Viver
Um poema de Afonso Lopes Vieira inspirou A Garota Não para escrever uma canção sobre o 18 de Janeiro, que estreou na Marinha Grande
“Saudades não as quero, fascistas também não”, tema criado de propósito para a Marinha Grande, encerrou, com emoção, o concerto no Teatro Stephens
“Bateram fui abrir era a saudade” é o primeiro verso do poema de Afonso Lopes Vieira, “Saudades não as quero”, que Cátia Oliveira adaptou para uma canção original tocada pela primeira vez na Marinha Grande, com o título “Saudades não as quero, fascistas também não”.

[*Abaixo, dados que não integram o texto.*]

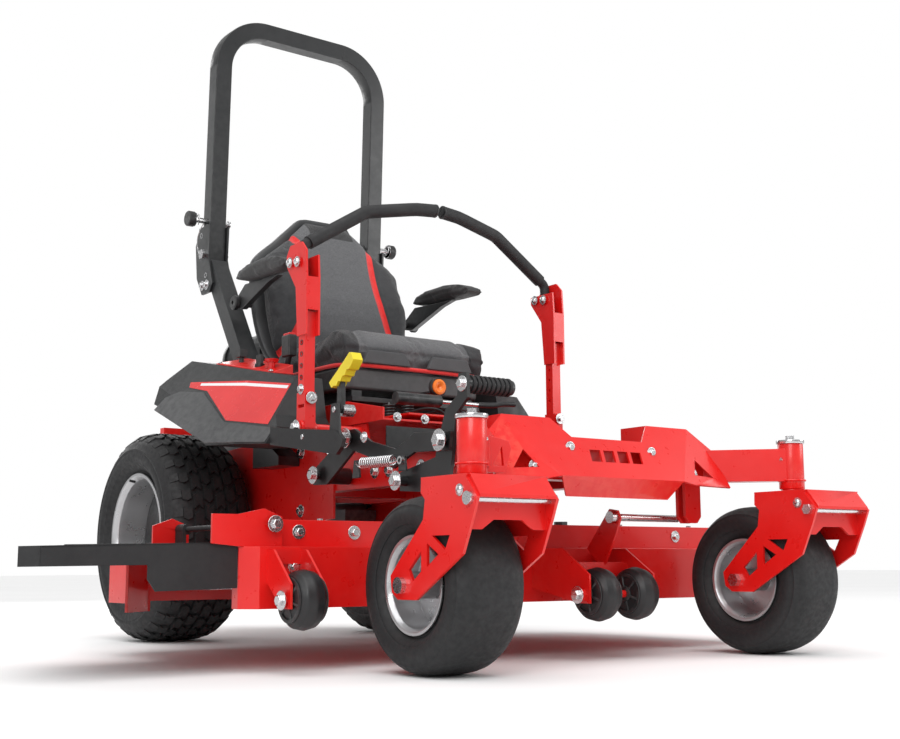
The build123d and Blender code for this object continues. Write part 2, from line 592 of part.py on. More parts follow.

Na última estrofe, a cantora conhecida pelo nome artístico A Garota Não, que compôs 2 de Abril, um dos álbuns portugueses do ano em 2022, escreve sobre o exemplo de resistência operária na capital do vidro:
“Marinha Grande é mais que liberdade
É a raiva feita de um país inteiro
Há sempre quem sonha e quem luta
há sempre quem combata a força bruta”
“Saudades não as quero, fascistas também não” encerrou, com sentimento à flor da pele, a apresentação no Teatro Stephens, na última quarta-feira, 18 de Janeiro (vídeo aqui).
A artista quis proporcionar um momento “especial” e uma noite “maior do que um concerto”. E ofereceu ao público (e à Marinha Grande) uma canção inédita, criada “de propósito”, que abre com os versos de Afonso Lopes Vieira e tem mais duas estrofes, da autoria de Cátia Oliveira, que, então, cantou:
“Bateram e entraram sem pedir
pra fechar as nossas janelas
para baixar a chama das velas
vieram pra nos proibir
Mas há quem siga sem medo
e não devia nunca morrer cedo
Bateram e vi homens de verdade
era a revolta de Janeiro
Marinha Grande é mais que liberdade
É a raiva feita de um país inteiro
Há sempre quem sonha e quem luta
há sempre quem combata a força bruta”
O concerto nem era para acontecer. Não agora, pelo menos, porque Cátia Oliveira já tinha decidido não tocar ao vivo durante as primeiras semanas do ano. O convite do município da Marinha Grande, no entanto, trazia associada uma data com significado, 18 de Janeiro, em que se homenageia a revolta de 1934, ocorrida em ditadura, com Salazar no poder.
Com expressão em diferentes pontos do país, a greve geral teve na Marinha Grande um dos cenários de maior importância, em grande parte por força da adesão dos trabalhadores da indústria vidreira.
“Fizeram história. Foram homens de valentia, de coragem”, assinala Cátia Oliveira, durante a conversa com o JORNAL DE LEIRIA.
Quando aceitou ir a palco no Teatro Stephens, a cantautora que cresceu no bairro 2 de Abril, em Setúbal, em quem muitos vislumbram o espírito da música de intervenção popularizada pela geração de Abril e por nomes como Zeca Afonso, uma influência assumida no projecto A Garota Não, começou a procurar o texto adequado para prestar homenagem à cidade e ao 18 de Janeiro – até que, entre as pesquisas pessoais e as mensagens recebidas de fãs que moram na Marinha Grande, e que lhe escreveram a falar da importância da data, chegou ao nome de Afonso Lopes Vieira (que não conhecia) e ao poema “Saudades não as quero”.
“Bateram [a primeira palavra do poema] é um bom leitmotiv”, comenta.
A canção estreada na Marinha Grande representa um agradecimento pelo convite para tocar no Teatro Stephens e uma forma de surpreender o público que a foi ver.
“A minha música precisa muito deste entrosamento com os lugares e com as pessoas”, explica Cátia Oliveira.
Na história do 18 de Janeiro, a cantora identifica “uma noção política” que a “fascina” e diz que “os marinhenses tiveram audácia”.
“Tenho pena que hoje em dia estejamos todos muito mais apagados, desse ponto de vista”, conclui.
Por enquanto, não está nos planos gravar “Saudades não as quero, fascistas também não”, que “valeu pelo momento”. Alguns espectadores “ter-se-ão comovido” e para todos fica a memória, certamente relevante.
“Homenageavam-se daqueles homens e mulheres que fizeram frente ao estado novo. Que não aceitaram que os sindicatos não fossem estruturas livres e independentes. Que não aceitavam que os direitos não fossem iguais entre todos (mesmo estando alguns deles no patamar de cima). Que sonhavam com lugares onde a Vida fosse uma circunstância melhor, feliz. Foi um honra estar convosco. É um prazer ver as vossas expressões", escreveu Cátia Oliveira nas redes sociais, depois no concerto na Marinha Grande.
A Garota Não actua em Leiria a 24 de Fevereiro, no Teatro José Lúcio da Silva, e os bilhetes já se encontram à venda.